In partnership with constituent churches, the refugee sponsorship program facilitates the process of refugee sponsorship to Canada. Churches or constituent groups commit to provide the sponsored family with housing, financial support for food, clothing, transportation and other materials needed for one year.

As refugees are resettled, they are given the gift of a new beginning.

Training opportunities and support are provided to the sponsoring churches throughout the stages of the process.

Sponsorship priorities include women at risk, large families and families with no links to Canada. Cases for resettlement are referred to MCC by the United Nations High Commissioner for Refugees, Citizenship and Immigration Canada, MCC partners overseas, churches and families.

With the support of MCC, Mennonite and Brethren in Christ churches can help to welcome refugees to Canada.

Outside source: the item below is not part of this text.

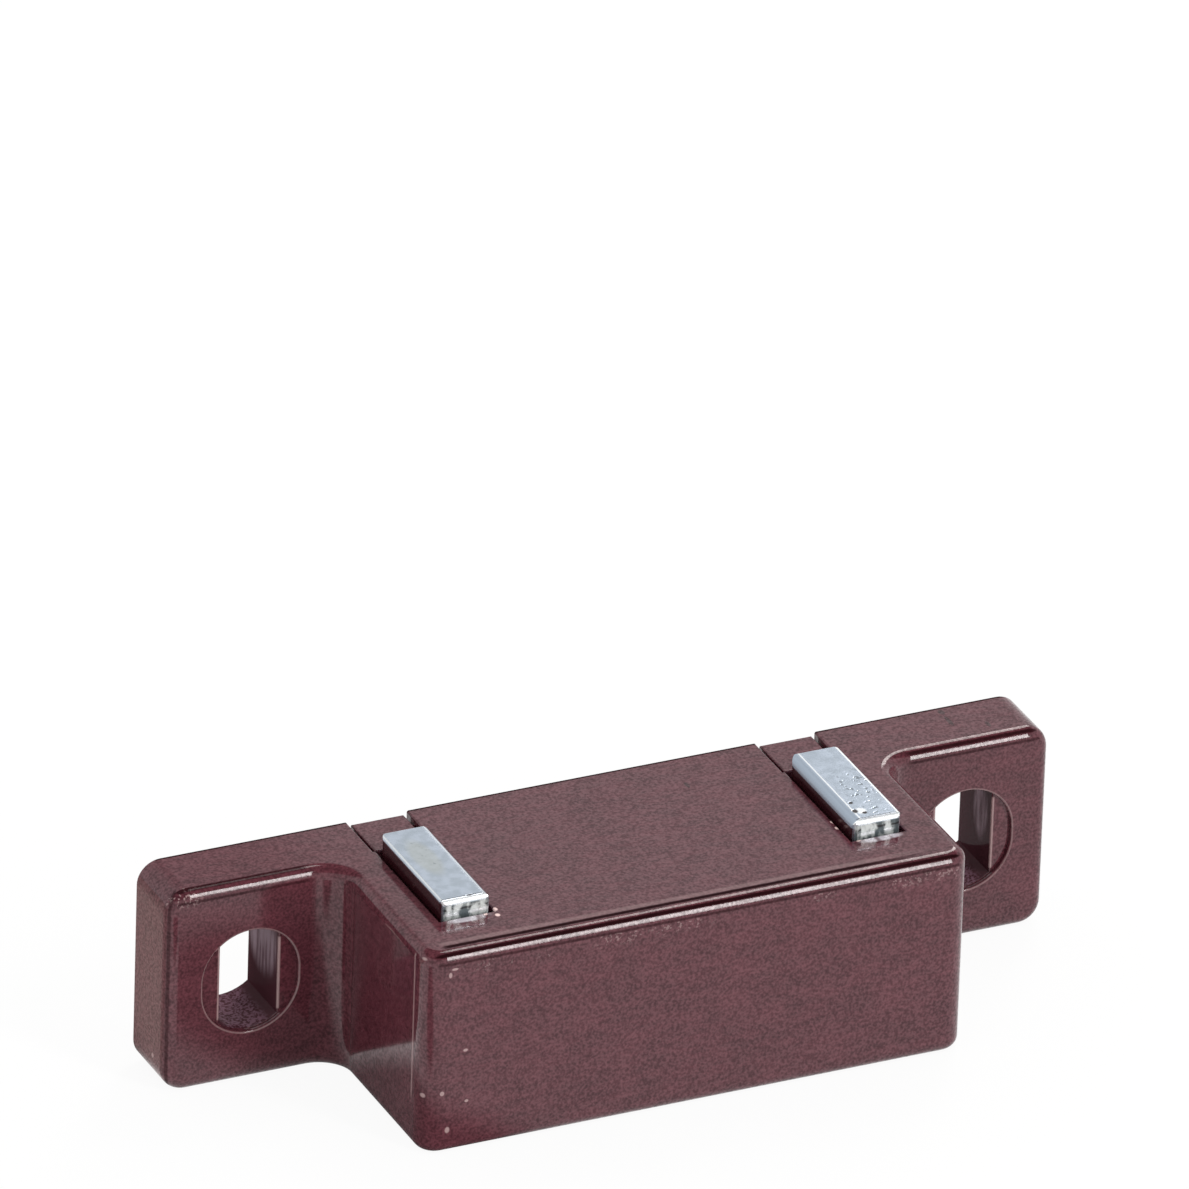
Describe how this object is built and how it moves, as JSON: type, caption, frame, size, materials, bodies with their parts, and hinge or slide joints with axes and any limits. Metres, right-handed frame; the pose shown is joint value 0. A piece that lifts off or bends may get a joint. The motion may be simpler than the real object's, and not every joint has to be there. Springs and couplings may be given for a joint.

By offering hospitality, you can be assured that the king will say to you, “I tell you the truth, whatever you did for one of the least of these brothers of mine, you did for me” (Matthew 25:40).

For more information, contact Moses Moini at mosesm@mennonitecc.on.ca or call toll-free at 1-888-622-6337.

—From ontario.mcc.org

For discussion

1. What experiences have you or your congregation had in sponsoring refugees? What have been the most challenging and rewarding parts? What motivates a congregation to sponsor a refugee family?

2. Some of the refugees, previously assisted by Mennonites, now have their own congregations (such as First Hmong Mennonite, Kitchener, Ont.). Should refugees be encouraged to attend or join their sponsoring church? What happens when the refugees are devout Muslims?

3. Refugees arrive in Canada virtually destitute. How can sponsors help them maintain their dignity? How much gratitude should sponsors expect? When refugees move to another city or community after the year of sponsorship is over, how should that be interpreted?

4. The Canadian government is presently discussing Bill C-11, which would deport more refugee claimants by refusing appeals (see May 17 issue, page 18). Does Canada have a good policy in dealing with refugees? Should we accept more refugees?

5. Chai Bouphaphanh describes how rural Saskatchewan felt like the middle of nowhere to his family. What are the advantages and disadvantages of settling refugees in a small town rather than a multicultural city? What can rural churches do to help refugees with feelings of isolation?